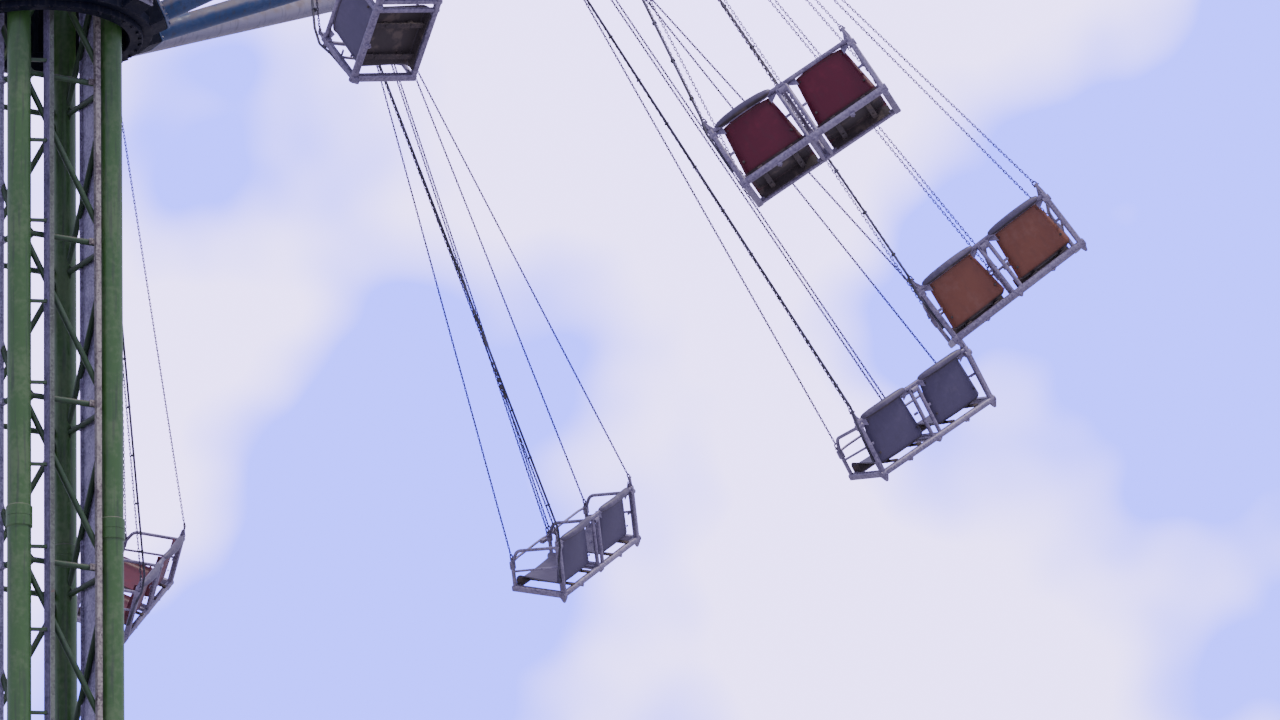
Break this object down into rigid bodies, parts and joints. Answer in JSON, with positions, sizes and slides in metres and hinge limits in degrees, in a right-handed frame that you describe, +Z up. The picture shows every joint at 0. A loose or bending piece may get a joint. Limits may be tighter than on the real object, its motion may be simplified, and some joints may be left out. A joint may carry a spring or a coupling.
{
  "type": "tower chair swing ride",
  "caption": "Tower swing ride: a lifting carriage with a turning crown of arms climbs a slim lattice tower, and double chairs fly on chains from the arm tips.",
  "frame": {"origin": "middle of the base plate's underside, on the ground", "axes": "+Z up the tower; +X to the right and +Y away from the viewer as in the picture"},
  "size_m": [16.2196, 16.3282, 28.5603],
  "materials": {
    "tower_green": "gloss paint, weathered",
    "galvanised": "dull zinc",
    "arm_blue": "gloss paint, dusty on top",
    "dark_steel": "dark paint",
    "chair_frame": "galvanised tube",
    "seat_red": "moulded shell, worn gloss",
    "seat_orange": "moulded shell, worn gloss",
    "seat_grey": "moulded shell, worn gloss"
  },
  "bodies": {
    "tower": {"base_frame": "tower_green", "tower_leg_1": "tower_green", "tower_leg_2": "tower_green", "tower_leg_3": "tower_green", "tower_leg_4": "tower_green", "lattice_side_1": "tower_green", "lattice_side_2": "tower_green", "lattice_side_3": "tower_green", "lattice_side_4": "tower_green", "guide_rail_1": "galvanised", "guide_rail_2": "galvanised", "cable_tray": "galvanised", "service_rail": "galvanised", "tower_head": "tower_green"},
    "carriage": {"carriage_frame": "dark_steel"},
    "crown": {"hub": "dark_steel", "arm_01": "arm_blue", "arm_02": "arm_blue", "arm_03": "arm_blue", "arm_04": "arm_blue", "arm_05": "arm_blue", "arm_06": "arm_blue", "arm_07": "arm_blue", "arm_08": "arm_blue", "arm_09": "arm_blue", "arm_10": "arm_blue", "arm_11": "arm_blue", "arm_12": "arm_blue"},
    "chair_01": {"chair_01_frame": "chair_frame", "chair_01_seats": "seat_grey"},
    "chair_02": {"chair_02_frame": "chair_frame", "chair_02_seats": "seat_grey"},
    "chair_03": {"chair_03_frame": "chair_frame", "chair_03_seats": "seat_red"},
    "chair_04": {"chair_04_frame": "chair_frame", "chair_04_seats": "seat_orange"},
    "chair_05": {"chair_05_frame": "chair_frame", "chair_05_seats": "seat_grey"},
    "chair_06": {"chair_06_frame": "chair_frame", "chair_06_seats": "seat_red"},
    "chair_07": {"chair_07_frame": "chair_frame", "chair_07_seats": "seat_orange"},
    "chair_08": {"chair_08_frame": "chair_frame", "chair_08_seats": "seat_grey"},
    "chair_09": {"chair_09_frame": "chair_frame", "chair_09_seats": "seat_red"},
    "chair_10": {"chair_10_frame": "chair_frame", "chair_10_seats": "seat_grey"},
    "chair_11": {"chair_11_frame": "chair_frame", "chair_11_seats": "seat_red"},
    "chair_12": {"chair_12_frame": "chair_frame", "chair_12_seats": "seat_orange"}
  },
  "joints": [
    {"name": "carriage_lift", "type": "slide", "parent": "tower", "child": "carriage", "axis": [0, 0, 1], "range_m": [-20.75, 1.2]},
    {"name": "crown_spin", "type": "hinge", "parent": "carriage", "child": "crown", "pos_m": [0, 0, 24.88], "axis": [0, 0, 1], "continuous": true},
    {"name": "chair_01_swing", "type": "hinge", "parent": "crown", "child": "chair_01", "pos_m": [3.98268, 2.07325, 26.45], "axis": [0.3681, -0.9298, 0], "range_deg": [-36.5, 8]},
    {"name": "chair_02_swing", "type": "hinge", "parent": "crown", "child": "chair_02", "pos_m": [2.41248, 3.78683, 26.45], "axis": [0.8508, -0.5255, 0], "range_deg": [-36.1, 8]},
    {"name": "chair_03_swing", "type": "hinge", "parent": "crown", "child": "chair_03", "pos_m": [0.19585, 4.48573, 26.45], "axis": [0.9997, 0.0262, 0], "range_deg": [-39.6, 8]},
    {"name": "chair_04_swing", "type": "hinge", "parent": "crown", "child": "chair_04", "pos_m": [-2.07325, 3.98268, 26.45], "axis": [0.8949, 0.4462, 0], "range_deg": [-37, 8]},
    {"name": "chair_05_swing", "type": "hinge", "parent": "crown", "child": "chair_05", "pos_m": [-3.78683, 2.41248, 26.45], "axis": [0.5664, 0.8241, 0], "range_deg": [-36, 8]},
    {"name": "chair_06_swing", "type": "hinge", "parent": "crown", "child": "chair_06", "pos_m": [-4.48573, 0.19585, 26.45], "axis": [0.0872, 0.9962, 0], "range_deg": [-38, 8]},
    {"name": "chair_07_swing", "type": "hinge", "parent": "crown", "child": "chair_07", "pos_m": [-3.98268, -2.07325, 26.45], "axis": [-0.4305, 0.9026, 0], "range_deg": [-36.5, 8]},
    {"name": "chair_08_swing", "type": "hinge", "parent": "crown", "child": "chair_08", "pos_m": [-2.41248, -3.78683, 26.45], "axis": [-0.8141, 0.5807, 0], "range_deg": [-37.5, 8]},
    {"name": "chair_09_swing", "type": "hinge", "parent": "crown", "child": "chair_09", "pos_m": [-0.19585, -4.48573, 26.45], "axis": [-0.9936, 0.1132, 0], "range_deg": [-36, 8]},
    {"name": "chair_10_swing", "type": "hinge", "parent": "crown", "child": "chair_10", "pos_m": [2.07325, -3.98268, 26.45], "axis": [-0.9494, -0.314, 0], "range_deg": [-36.6, 8]},
    {"name": "chair_11_swing", "type": "hinge", "parent": "crown", "child": "chair_11", "pos_m": [3.78683, -2.41248, 26.45], "axis": [-0.6587, -0.7524, 0], "range_deg": [-33.4, 8]},
    {"name": "chair_12_swing", "type": "hinge", "parent": "crown", "child": "chair_12", "pos_m": [4.48573, -0.19585, 26.45], "axis": [-0.1097, -0.994, 0], "range_deg": [-35.5, 8]}
  ]
}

- _GIVEN INSTRUCTION_:
Your task is to repeat the data exactly; please include every line.

- _TASK SOLUTION_:
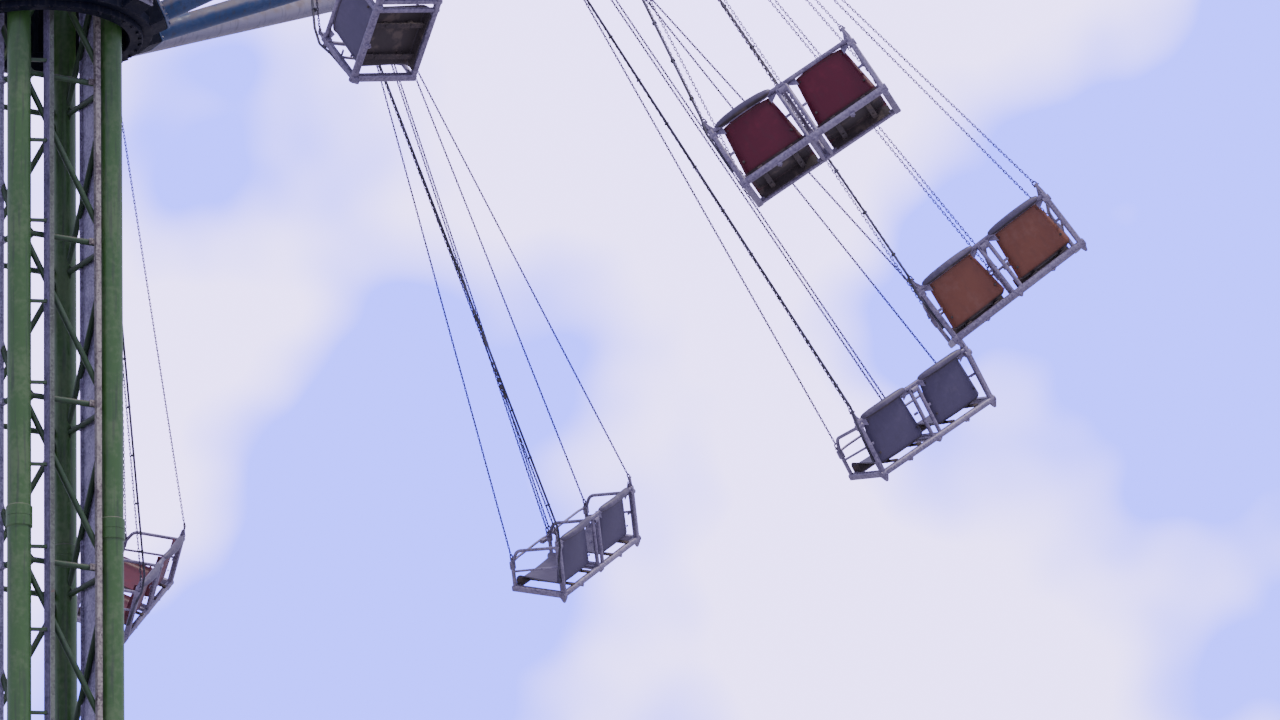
Break this object down into rigid bodies, parts and joints. Answer in JSON, with positions, sizes and slides in metres and hinge limits in degrees, in a right-handed frame that you describe, +Z up. The picture shows every joint at 0. A loose or bending piece may get a joint. Limits may be tighter than on the real object, its motion may be simplified, and some joints may be left out. A joint may carry a spring or a coupling.
{
  "type": "tower chair swing ride",
  "caption": "Tower swing ride: a lifting carriage with a turning crown of arms climbs a slim lattice tower, and double chairs fly on chains from the arm tips.",
  "frame": {"origin": "middle of the base plate's underside, on the ground", "axes": "+Z up the tower; +X to the right and +Y away from the viewer as in the picture"},
  "size_m": [16.2196, 16.3282, 28.5603],
  "materials": {
    "tower_green": "gloss paint, weathered",
    "galvanised": "dull zinc",
    "arm_blue": "gloss paint, dusty on top",
    "dark_steel": "dark paint",
    "chair_frame": "galvanised tube",
    "seat_red": "moulded shell, worn gloss",
    "seat_orange": "moulded shell, worn gloss",
    "seat_grey": "moulded shell, worn gloss"
  },
  "bodies": {
    "tower": {"base_frame": "tower_green", "tower_leg_1": "tower_green", "tower_leg_2": "tower_green", "tower_leg_3": "tower_green", "tower_leg_4": "tower_green", "lattice_side_1": "tower_green", "lattice_side_2": "tower_green", "lattice_side_3": "tower_green", "lattice_side_4": "tower_green", "guide_rail_1": "galvanised", "guide_rail_2": "galvanised", "cable_tray": "galvanised", "service_rail": "galvanised", "tower_head": "tower_green"},
    "carriage": {"carriage_frame": "dark_steel"},
    "crown": {"hub": "dark_steel", "arm_01": "arm_blue", "arm_02": "arm_blue", "arm_03": "arm_blue", "arm_04": "arm_blue", "arm_05": "arm_blue", "arm_06": "arm_blue", "arm_07": "arm_blue", "arm_08": "arm_blue", "arm_09": "arm_blue", "arm_10": "arm_blue", "arm_11": "arm_blue", "arm_12": "arm_blue"},
    "chair_01": {"chair_01_frame": "chair_frame", "chair_01_seats": "seat_grey"},
    "chair_02": {"chair_02_frame": "chair_frame", "chair_02_seats": "seat_grey"},
    "chair_03": {"chair_03_frame": "chair_frame", "chair_03_seats": "seat_red"},
    "chair_04": {"chair_04_frame": "chair_frame", "chair_04_seats": "seat_orange"},
    "chair_05": {"chair_05_frame": "chair_frame", "chair_05_seats": "seat_grey"},
    "chair_06": {"chair_06_frame": "chair_frame", "chair_06_seats": "seat_red"},
    "chair_07": {"chair_07_frame": "chair_frame", "chair_07_seats": "seat_orange"},
    "chair_08": {"chair_08_frame": "chair_frame", "chair_08_seats": "seat_grey"},
    "chair_09": {"chair_09_frame": "chair_frame", "chair_09_seats": "seat_red"},
    "chair_10": {"chair_10_frame": "chair_frame", "chair_10_seats": "seat_grey"},
    "chair_11": {"chair_11_frame": "chair_frame", "chair_11_seats": "seat_red"},
    "chair_12": {"chair_12_frame": "chair_frame", "chair_12_seats": "seat_orange"}
  },
  "joints": [
    {"name": "carriage_lift", "type": "slide", "parent": "tower", "child": "carriage", "axis": [0, 0, 1], "range_m": [-20.75, 1.2]},
    {"name": "crown_spin", "type": "hinge", "parent": "carriage", "child": "crown", "pos_m": [0, 0, 24.88], "axis": [0, 0, 1], "continuous": true},
    {"name": "chair_01_swing", "type": "hinge", "parent": "crown", "child": "chair_01", "pos_m": [3.98268, 2.07325, 26.45], "axis": [0.3681, -0.9298, 0], "range_deg": [-36.5, 8]},
    {"name": "chair_02_swing", "type": "hinge", "parent": "crown", "child": "chair_02", "pos_m": [2.41248, 3.78683, 26.45], "axis": [0.8508, -0.5255, 0], "range_deg": [-36.1, 8]},
    {"name": "chair_03_swing", "type": "hinge", "parent": "crown", "child": "chair_03", "pos_m": [0.19585, 4.48573, 26.45], "axis": [0.9997, 0.0262, 0], "range_deg": [-39.6, 8]},
    {"name": "chair_04_swing", "type": "hinge", "parent": "crown", "child": "chair_04", "pos_m": [-2.07325, 3.98268, 26.45], "axis": [0.8949, 0.4462, 0], "range_deg": [-37, 8]},
    {"name": "chair_05_swing", "type": "hinge", "parent": "crown", "child": "chair_05", "pos_m": [-3.78683, 2.41248, 26.45], "axis": [0.5664, 0.8241, 0], "range_deg": [-36, 8]},
    {"name": "chair_06_swing", "type": "hinge", "parent": "crown", "child": "chair_06", "pos_m": [-4.48573, 0.19585, 26.45], "axis": [0.0872, 0.9962, 0], "range_deg": [-38, 8]},
    {"name": "chair_07_swing", "type": "hinge", "parent": "crown", "child": "chair_07", "pos_m": [-3.98268, -2.07325, 26.45], "axis": [-0.4305, 0.9026, 0], "range_deg": [-36.5, 8]},
    {"name": "chair_08_swing", "type": "hinge", "parent": "crown", "child": "chair_08", "pos_m": [-2.41248, -3.78683, 26.45], "axis": [-0.8141, 0.5807, 0], "range_deg": [-37.5, 8]},
    {"name": "chair_09_swing", "type": "hinge", "parent": "crown", "child": "chair_09", "pos_m": [-0.19585, -4.48573, 26.45], "axis": [-0.9936, 0.1132, 0], "range_deg": [-36, 8]},
    {"name": "chair_10_swing", "type": "hinge", "parent": "crown", "child": "chair_10", "pos_m": [2.07325, -3.98268, 26.45], "axis": [-0.9494, -0.314, 0], "range_deg": [-36.6, 8]},
    {"name": "chair_11_swing", "type": "hinge", "parent": "crown", "child": "chair_11", "pos_m": [3.78683, -2.41248, 26.45], "axis": [-0.6587, -0.7524, 0], "range_deg": [-33.4, 8]},
    {"name": "chair_12_swing", "type": "hinge", "parent": "crown", "child": "chair_12", "pos_m": [4.48573, -0.19585, 26.45], "axis": [-0.1097, -0.994, 0], "range_deg": [-35.5, 8]}
  ]
}